REQUIRED TASK: Reproduce the material exactly, omitting nothing.

MATERIAL:
=======

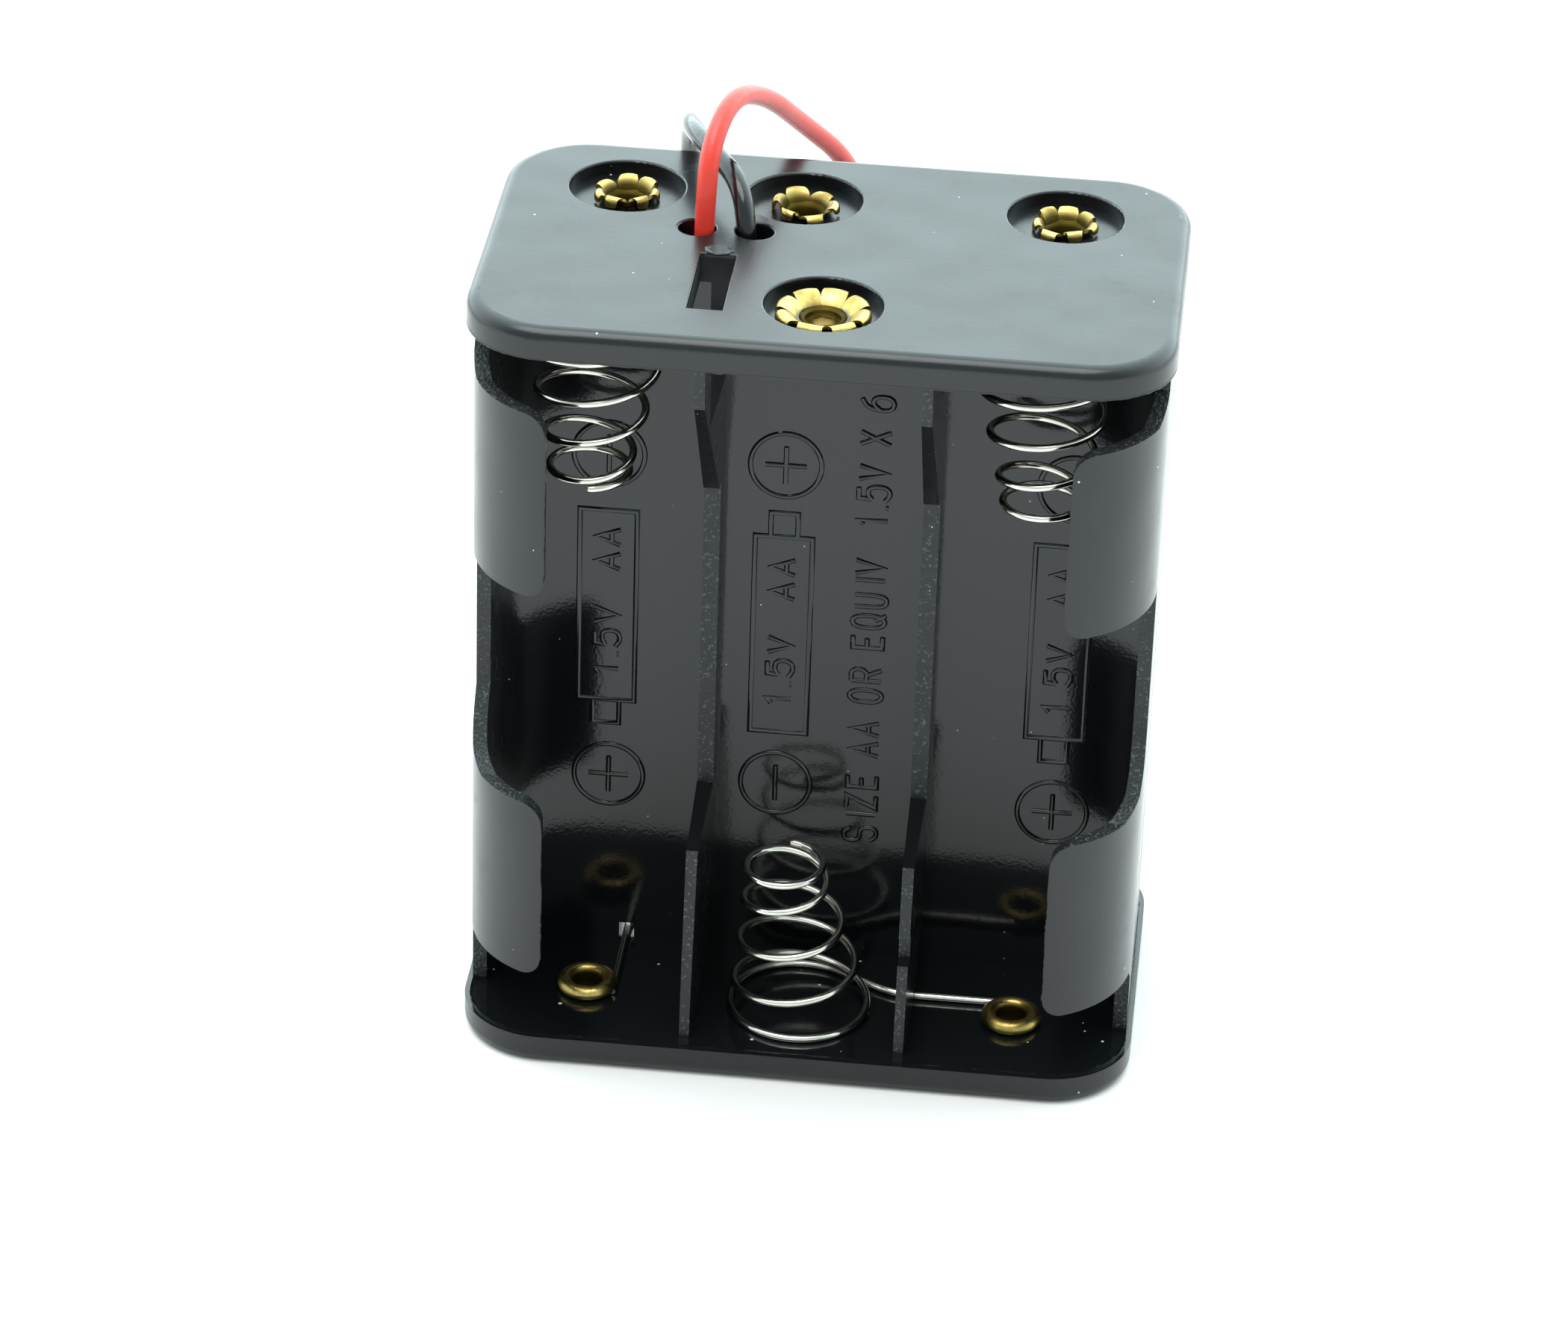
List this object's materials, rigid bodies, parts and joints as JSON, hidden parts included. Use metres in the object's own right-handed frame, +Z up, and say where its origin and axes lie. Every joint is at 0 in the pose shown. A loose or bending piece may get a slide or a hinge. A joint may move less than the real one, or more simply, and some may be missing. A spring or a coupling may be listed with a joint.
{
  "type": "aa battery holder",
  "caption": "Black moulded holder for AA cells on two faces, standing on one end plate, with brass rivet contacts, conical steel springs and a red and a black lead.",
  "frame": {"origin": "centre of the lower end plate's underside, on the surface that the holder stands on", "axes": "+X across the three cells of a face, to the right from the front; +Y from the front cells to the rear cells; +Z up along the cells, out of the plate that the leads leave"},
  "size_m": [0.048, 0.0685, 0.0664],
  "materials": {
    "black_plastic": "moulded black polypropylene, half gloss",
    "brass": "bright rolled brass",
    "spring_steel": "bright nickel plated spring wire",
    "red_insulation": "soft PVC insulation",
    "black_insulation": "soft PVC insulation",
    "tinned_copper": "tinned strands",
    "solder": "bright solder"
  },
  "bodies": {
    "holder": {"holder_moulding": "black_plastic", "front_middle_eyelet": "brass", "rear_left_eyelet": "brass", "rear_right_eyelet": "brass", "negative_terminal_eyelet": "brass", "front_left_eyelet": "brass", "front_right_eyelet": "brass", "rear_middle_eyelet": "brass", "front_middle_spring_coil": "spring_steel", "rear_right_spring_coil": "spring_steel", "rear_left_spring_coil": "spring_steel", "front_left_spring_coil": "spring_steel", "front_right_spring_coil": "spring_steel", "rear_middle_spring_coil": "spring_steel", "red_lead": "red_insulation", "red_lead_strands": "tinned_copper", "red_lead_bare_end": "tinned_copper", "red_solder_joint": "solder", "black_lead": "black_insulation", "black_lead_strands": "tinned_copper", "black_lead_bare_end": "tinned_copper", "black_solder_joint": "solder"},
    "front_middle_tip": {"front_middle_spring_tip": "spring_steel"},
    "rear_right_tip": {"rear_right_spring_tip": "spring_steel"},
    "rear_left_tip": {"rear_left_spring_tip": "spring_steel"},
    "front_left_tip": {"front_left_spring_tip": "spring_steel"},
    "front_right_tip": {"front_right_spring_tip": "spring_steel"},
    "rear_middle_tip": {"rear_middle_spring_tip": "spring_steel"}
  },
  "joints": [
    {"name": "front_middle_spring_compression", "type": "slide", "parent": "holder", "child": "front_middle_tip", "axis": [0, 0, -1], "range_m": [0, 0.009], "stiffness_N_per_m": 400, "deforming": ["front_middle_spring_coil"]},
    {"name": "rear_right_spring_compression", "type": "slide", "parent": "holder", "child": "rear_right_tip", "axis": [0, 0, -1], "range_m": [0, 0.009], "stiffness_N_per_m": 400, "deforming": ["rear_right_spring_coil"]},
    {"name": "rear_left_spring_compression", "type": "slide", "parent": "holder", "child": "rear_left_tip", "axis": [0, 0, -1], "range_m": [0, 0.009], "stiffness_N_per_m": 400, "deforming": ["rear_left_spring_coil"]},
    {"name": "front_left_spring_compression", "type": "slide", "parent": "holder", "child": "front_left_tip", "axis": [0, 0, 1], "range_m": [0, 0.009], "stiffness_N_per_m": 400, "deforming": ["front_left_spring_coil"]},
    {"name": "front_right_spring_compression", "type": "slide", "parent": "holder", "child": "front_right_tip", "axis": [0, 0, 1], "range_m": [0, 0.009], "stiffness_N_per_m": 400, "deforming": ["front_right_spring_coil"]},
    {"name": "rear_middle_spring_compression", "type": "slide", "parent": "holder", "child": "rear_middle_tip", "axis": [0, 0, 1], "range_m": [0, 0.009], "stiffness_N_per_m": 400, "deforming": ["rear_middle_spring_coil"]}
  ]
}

=======

COMPLETE OUTPUT:
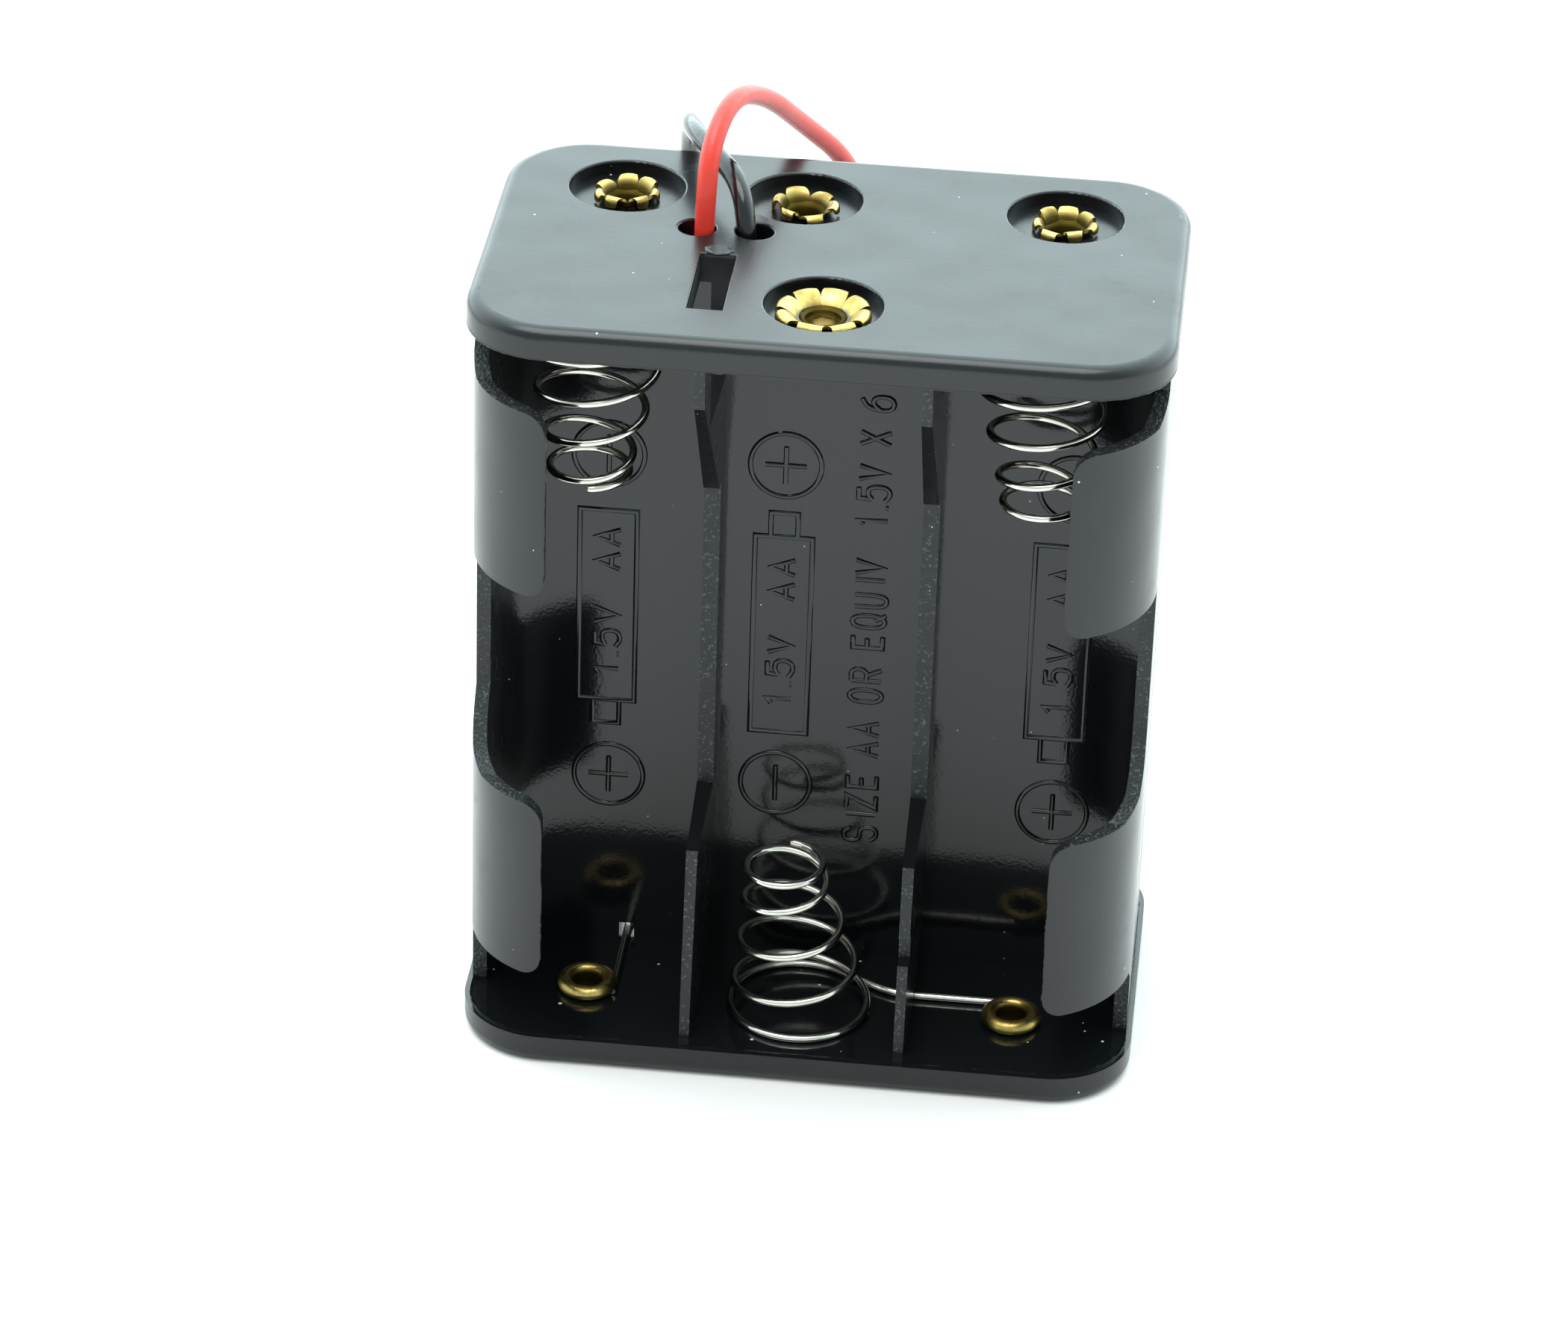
List this object's materials, rigid bodies, parts and joints as JSON, hidden parts included. Use metres in the object's own right-handed frame, +Z up, and say where its origin and axes lie. Every joint is at 0 in the pose shown. A loose or bending piece may get a slide or a hinge. A joint may move less than the real one, or more simply, and some may be missing. A spring or a coupling may be listed with a joint.
{
  "type": "aa battery holder",
  "caption": "Black moulded holder for AA cells on two faces, standing on one end plate, with brass rivet contacts, conical steel springs and a red and a black lead.",
  "frame": {"origin": "centre of the lower end plate's underside, on the surface that the holder stands on", "axes": "+X across the three cells of a face, to the right from the front; +Y from the front cells to the rear cells; +Z up along the cells, out of the plate that the leads leave"},
  "size_m": [0.048, 0.0685, 0.0664],
  "materials": {
    "black_plastic": "moulded black polypropylene, half gloss",
    "brass": "bright rolled brass",
    "spring_steel": "bright nickel plated spring wire",
    "red_insulation": "soft PVC insulation",
    "black_insulation": "soft PVC insulation",
    "tinned_copper": "tinned strands",
    "solder": "bright solder"
  },
  "bodies": {
    "holder": {"holder_moulding": "black_plastic", "front_middle_eyelet": "brass", "rear_left_eyelet": "brass", "rear_right_eyelet": "brass", "negative_terminal_eyelet": "brass", "front_left_eyelet": "brass", "front_right_eyelet": "brass", "rear_middle_eyelet": "brass", "front_middle_spring_coil": "spring_steel", "rear_right_spring_coil": "spring_steel", "rear_left_spring_coil": "spring_steel", "front_left_spring_coil": "spring_steel", "front_right_spring_coil": "spring_steel", "rear_middle_spring_coil": "spring_steel", "red_lead": "red_insulation", "red_lead_strands": "tinned_copper", "red_lead_bare_end": "tinned_copper", "red_solder_joint": "solder", "black_lead": "black_insulation", "black_lead_strands": "tinned_copper", "black_lead_bare_end": "tinned_copper", "black_solder_joint": "solder"},
    "front_middle_tip": {"front_middle_spring_tip": "spring_steel"},
    "rear_right_tip": {"rear_right_spring_tip": "spring_steel"},
    "rear_left_tip": {"rear_left_spring_tip": "spring_steel"},
    "front_left_tip": {"front_left_spring_tip": "spring_steel"},
    "front_right_tip": {"front_right_spring_tip": "spring_steel"},
    "rear_middle_tip": {"rear_middle_spring_tip": "spring_steel"}
  },
  "joints": [
    {"name": "front_middle_spring_compression", "type": "slide", "parent": "holder", "child": "front_middle_tip", "axis": [0, 0, -1], "range_m": [0, 0.009], "stiffness_N_per_m": 400, "deforming": ["front_middle_spring_coil"]},
    {"name": "rear_right_spring_compression", "type": "slide", "parent": "holder", "child": "rear_right_tip", "axis": [0, 0, -1], "range_m": [0, 0.009], "stiffness_N_per_m": 400, "deforming": ["rear_right_spring_coil"]},
    {"name": "rear_left_spring_compression", "type": "slide", "parent": "holder", "child": "rear_left_tip", "axis": [0, 0, -1], "range_m": [0, 0.009], "stiffness_N_per_m": 400, "deforming": ["rear_left_spring_coil"]},
    {"name": "front_left_spring_compression", "type": "slide", "parent": "holder", "child": "front_left_tip", "axis": [0, 0, 1], "range_m": [0, 0.009], "stiffness_N_per_m": 400, "deforming": ["front_left_spring_coil"]},
    {"name": "front_right_spring_compression", "type": "slide", "parent": "holder", "child": "front_right_tip", "axis": [0, 0, 1], "range_m": [0, 0.009], "stiffness_N_per_m": 400, "deforming": ["front_right_spring_coil"]},
    {"name": "rear_middle_spring_compression", "type": "slide", "parent": "holder", "child": "rear_middle_tip", "axis": [0, 0, 1], "range_m": [0, 0.009], "stiffness_N_per_m": 400, "deforming": ["rear_middle_spring_coil"]}
  ]
}